━━━━━ EXTRACTED MATERIAL

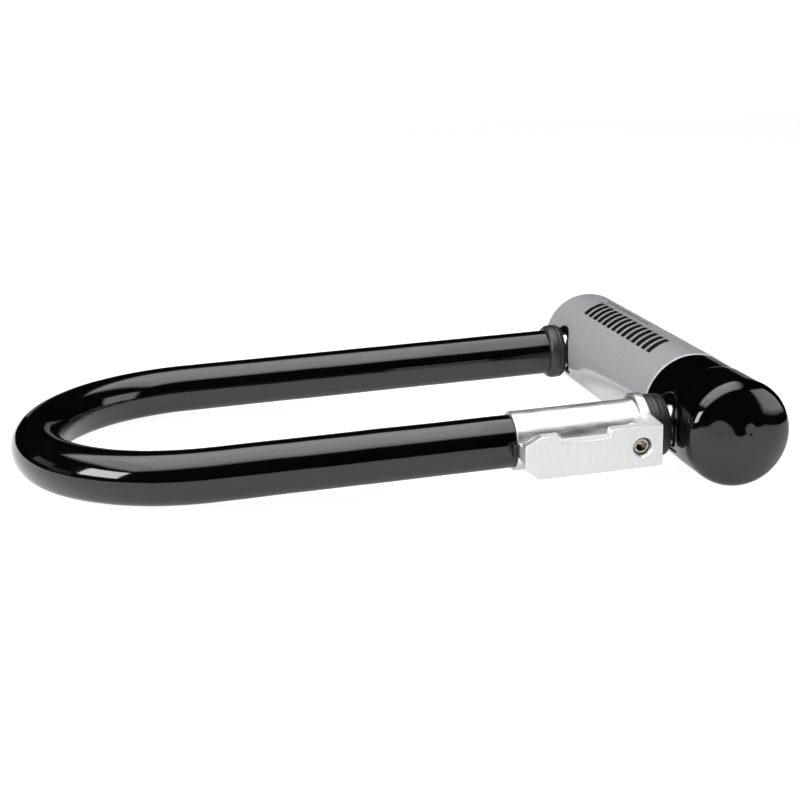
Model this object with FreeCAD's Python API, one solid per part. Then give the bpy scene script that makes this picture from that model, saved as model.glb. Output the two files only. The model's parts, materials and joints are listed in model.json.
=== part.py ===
import FreeCAD, Part
import math
import os

V = FreeCAD.Vector

# ---------------------------------------------------------------------------
# Bicycle U-lock: coated shackle, lock crossbar, aluminium frame-mount carriage.
# All lengths are millimetres. The parts are drawn in the lock's own plane:
#   Y is the crossbar's axis, the legs run along X, the bend is toward -X.
# At the end everything is tipped about Y so that the lock lies on a table on
# its crossbar and its bend, and moved so that the origin is the centre of the
# bounding box's base.
# ---------------------------------------------------------------------------

# shackle
LEG_SPACING = 98.35          # between the legs' centre lines
ROD_R = 6.5                  # 13 mm hardened rod
COAT_R = 7.9                 # outside of the vinyl coat
LEG_BEND_X = -152.69         # where the straight legs meet the bend
FOOT_END_X = 9.5             # how far the feet reach into the crossbar
FOOT_CHAMFER = 1.0
COAT_END_X = -18.4           # the coat stops under the collars
NOTCH_X0, NOTCH_X1 = -8.9, 0.9
NOTCH_BOTTOM = 47.6          # distance of the notch floor from the middle plane

# leg collars
COLLAR_R = 9.6
COLLAR_X0, COLLAR_X1 = -23.1, -17.1
COLLAR_ROUND = 1.1

# crossbar
BAR_R = 16.25                # outside of the covers
COVER_IN_R = 14.85
TUBE_R, TUBE_IN_R = 14.8, 12.0
TUBE_HALF = 60.0
SEAM_Y = -33.0               # joint between the grey and the black cover
SEAM_GAP = 0.15
BLACK_THIN_R = 16.1          # black cover between the seam and its small step
BLACK_STEP_Y = -49.2
NEAR_SHOULDER_Y, FAR_SHOULDER_Y = -64.5, 65.3
SHOULDER_R, CROWN_R = 5.5, 24.0              # each end is a tight shoulder and a flatter crown
COVER_T = BAR_R - COVER_IN_R
NEAR_COVER_HOLE_R = 9.1
FAR_COVER_HOLE_R = 8.75
TUBE_FOOT_HOLE_R = 7.2
KEY_HOLE_TUBE_R = 8.65
KEY_HOLE_COVER_R = 10.05

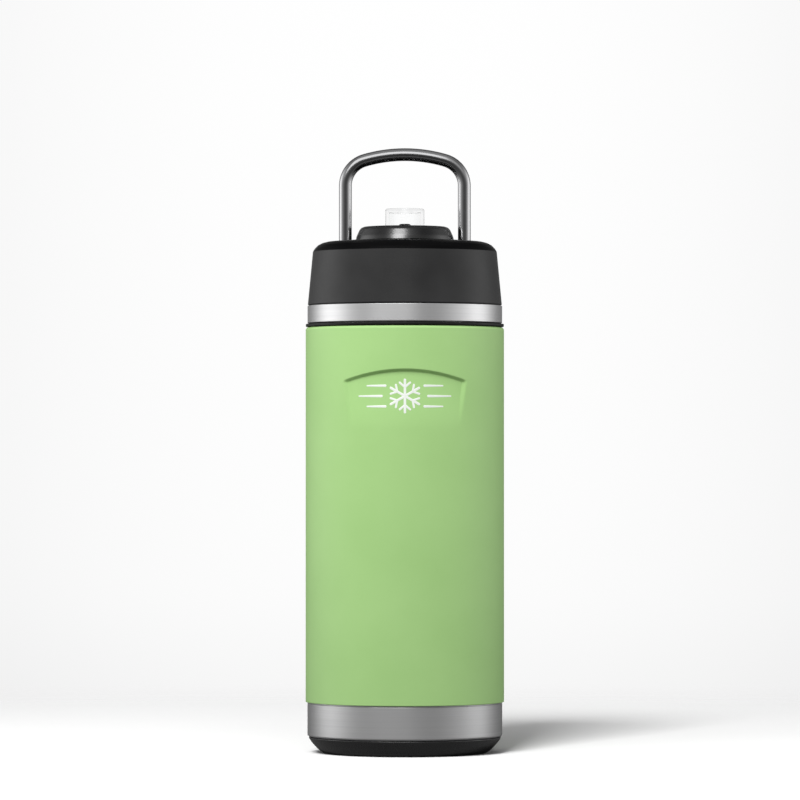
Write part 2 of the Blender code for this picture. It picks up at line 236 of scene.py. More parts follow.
GREEN = paint("green_powder_coat", (0.426, 0.693, 0.265), (0.397, 0.660, 0.243))
BAND = turned_steel("turned_band_steel", (0.565, 0.565, 0.568), (0.62, 0.62, 0.623), 0.32, 0.37, 0.6, 0.5, 0.74)
FOOT_BAND = turned_steel("turned_foot_steel", (0.51, 0.51, 0.513), (0.565, 0.565, 0.568), 0.33, 0.38, 0.6, 0.5, 0.76)
VESSEL = turned_steel("vessel_steel", (0.50, 0.50, 0.50), (0.60, 0.60, 0.60), 0.24, 0.33, 0.4, 0.5)
ROD = satin_steel("handle_steel", (0.41, 0.41, 0.415), 0.17, fine=260.0, depth=0.0)
PIN = satin_steel("pin_steel", (0.55, 0.55, 0.55), 0.25)
MARK = plastic("mark_silver_ink", (0.88, 0.92, 0.86), 0.35, 2600.0, 0.000006, 0.6, 0.03)
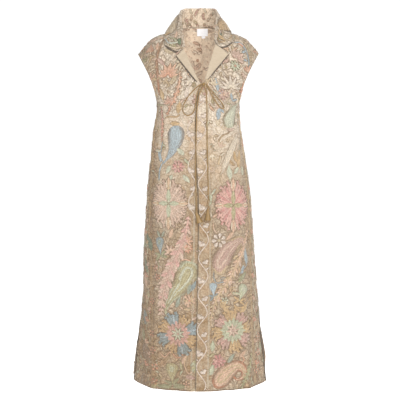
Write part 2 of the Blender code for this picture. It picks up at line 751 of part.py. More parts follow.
def cone(name, top, foot, top_half, foot_half):
    """A satin cone, closed at its top and open at its foot."""
    head = Vector((top[0], front_y(*top) - CONE_TOP_LIFT, top[1]))
    base = Vector((foot[0], front_y(*foot) - CONE_FOOT_LIFT, foot[1]))
    down = (base - head).normalized()
    across = Vector((1, 0, 0)) - down * down.x
    across.normalize()
    front = across.cross(down)
    points = [head.copy()]
    for inner in (False, True):
        rings = range(CONE_RINGS + 1) if not inner else range(CONE_RINGS, 0, -1)
        for k in rings:
            u = k / CONE_RINGS
            radius = top_half + (foot_half - top_half) * u**CONE_FLARE - (CONE_WALL if inner else 0.0)
            centre = head.lerp(base, u)
            for n in range(CONE_SIDES):
                turn = 2 * pi * n / CONE_SIDES
                depth = 1.0 + (CONE_DEPTH - 1.0) * u
                points.append(centre + across * radius * cos(turn)
                              + front * radius * depth * sin(turn))
    points.append(head.lerp(base, 0.5 / CONE_RINGS))
    faces = []
    bands = 2 * CONE_RINGS
    for n in range(CONE_SIDES):
        after = (n + 1) % CONE_SIDES
        faces.append((0, 1 + n, 1 + after))
        for band in range(bands):
            start = 1 + band * CONE_SIDES
            faces.append((start + n, start + CONE_SIDES + n,
                          start + CONE_SIDES + after, start + after))
        end = 1 + bands * CONE_SIDES
        faces.append((len(points) - 1, end + after, end + n))
    if signed_volume(points, faces) < 0:
        faces = [tuple(reversed(face)) for face in faces]
    mesh = bpy.data.meshes.new(name)
    mesh.from_pydata([tuple(p) for p in points], [], faces)
    mesh.shade_smooth()
    item = bpy.data.objects.new(name, mesh)
    bpy.context.scene.collection.objects.link(item)
    mesh.set_sharp_from_angle(angle=pi / 4)
    paint(item, SATIN, SATIN_ROUGHNESS)


# ------------------------------------------------------------------ label
def tape(name, centre_x, top, size, columns):
    """A flat tape hung against the inside of the back."""
    rows = []
    for i in range(TAPE_ROWS + 1):
        z = top - size[1] * i / TAPE_ROWS
        line = []
        for j in range(columns + 1):
            x = centre_x + size[0] * (j / columns - 0.5)
            line.append(on_back(x, z, -WALL - LABEL_CLEAR))
        rows.append(line)
    wall(name, rows, 1, 1.0, WHITE_TAPE, TAPE_ROUGHNESS, TAPE_WALL)


def main():
    clear_scene()
    body_panels()
    collar()
    lapel("lapel_right", LAPEL_RIGHT)
    lapel("lapel_left", LAPEL_LEFT)
    knot()
    cord("tie_loop_right", LOOP_RIGHT)
    cord("tie_loop_left", LOOP_LEFT)
    for side, tail in (("right", TAIL_RIGHT), ("left", TAIL_LEFT)):
        cone_name = "tie_cone_" + side
        x, z = CONES[cone_name][0]
        cord("tie_tail_" + side, tail + ((x, z + CONE_GAPS[cone_name], CONE_TOP_LIFT),))
        cone(cone_name, *CONES[cone_name])
    tape("label", LABEL_X, LABEL_TOP, LABEL_SIZE, LABEL_COLUMNS)
    tape("size_tab", TAB_X, LABEL_TOP - LABEL_SIZE[1] - SEAM, TAB_SIZE, TAB_COLUMNS)


main()
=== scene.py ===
"""Looks of the embroidered waistcoat: cloth, embroidery, satin tie, label, floor and light."""
from math import atan, atan2, cos, hypot, pi, radians, sin

import bpy
import numpy as np
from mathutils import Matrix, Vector


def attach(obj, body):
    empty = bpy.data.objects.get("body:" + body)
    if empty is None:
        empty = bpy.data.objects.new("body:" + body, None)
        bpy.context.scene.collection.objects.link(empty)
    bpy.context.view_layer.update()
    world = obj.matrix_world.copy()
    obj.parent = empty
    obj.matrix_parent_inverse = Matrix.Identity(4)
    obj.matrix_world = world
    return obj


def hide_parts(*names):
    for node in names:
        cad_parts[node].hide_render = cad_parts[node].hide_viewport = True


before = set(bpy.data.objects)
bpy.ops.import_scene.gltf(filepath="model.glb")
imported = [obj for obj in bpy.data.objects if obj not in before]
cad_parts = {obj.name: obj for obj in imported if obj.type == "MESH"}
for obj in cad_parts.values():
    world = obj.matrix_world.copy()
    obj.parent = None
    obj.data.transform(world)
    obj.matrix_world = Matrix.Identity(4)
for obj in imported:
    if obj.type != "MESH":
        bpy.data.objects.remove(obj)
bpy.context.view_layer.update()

bpy.ops.object.select_all(action="DESELECT")


def add_object(name, data):
    item = bpy.data.objects.new(name, data)
    bpy.context.scene.collection.objects.link(item)
    return item


# ---- camera
VIEW_FROM = (0.004, -3.2, -0.466)
VIEW_PITCH = 3.37        # degrees below level
VIEW_ANGLE = 2 * atan(200 / 807)    # from half the view's width over its distance
VIEW_CLIP = (0.05, 60.0)


def add_camera():
    data = bpy.data.cameras.new("view")
    data.lens_unit, data.sensor_fit, data.angle = "FOV", "HORIZONTAL", VIEW_ANGLE
    data.clip_start, data.clip_end = VIEW_CLIP
    item = add_object("view", data)
    item.location = VIEW_FROM
    item.rotation_euler = (radians(90 - VIEW_PITCH), 0.0, 0.0)
    bpy.context.scene.camera = item


add_camera()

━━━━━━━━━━

WHAT THE TASK ASKS = Write out exactly the lines running from the line containing "x, z = CONES[cone_name][0]" to the line containing "if empty is", with both of those lines included.

RESPONSE TO THIS TASK =
        x, z = CONES[cone_name][0]
        cord("tie_tail_" + side, tail + ((x, z + CONE_GAPS[cone_name], CONE_TOP_LIFT),))
        cone(cone_name, *CONES[cone_name])
    tape("label", LABEL_X, LABEL_TOP, LABEL_SIZE, LABEL_COLUMNS)
    tape("size_tab", TAB_X, LABEL_TOP - LABEL_SIZE[1] - SEAM, TAB_SIZE, TAB_COLUMNS)


main()
=== scene.py ===
"""Looks of the embroidered waistcoat: cloth, embroidery, satin tie, label, floor and light."""
from math import atan, atan2, cos, hypot, pi, radians, sin

import bpy
import numpy as np
from mathutils import Matrix, Vector


def attach(obj, body):
    empty = bpy.data.objects.get("body:" + body)
    if empty is None:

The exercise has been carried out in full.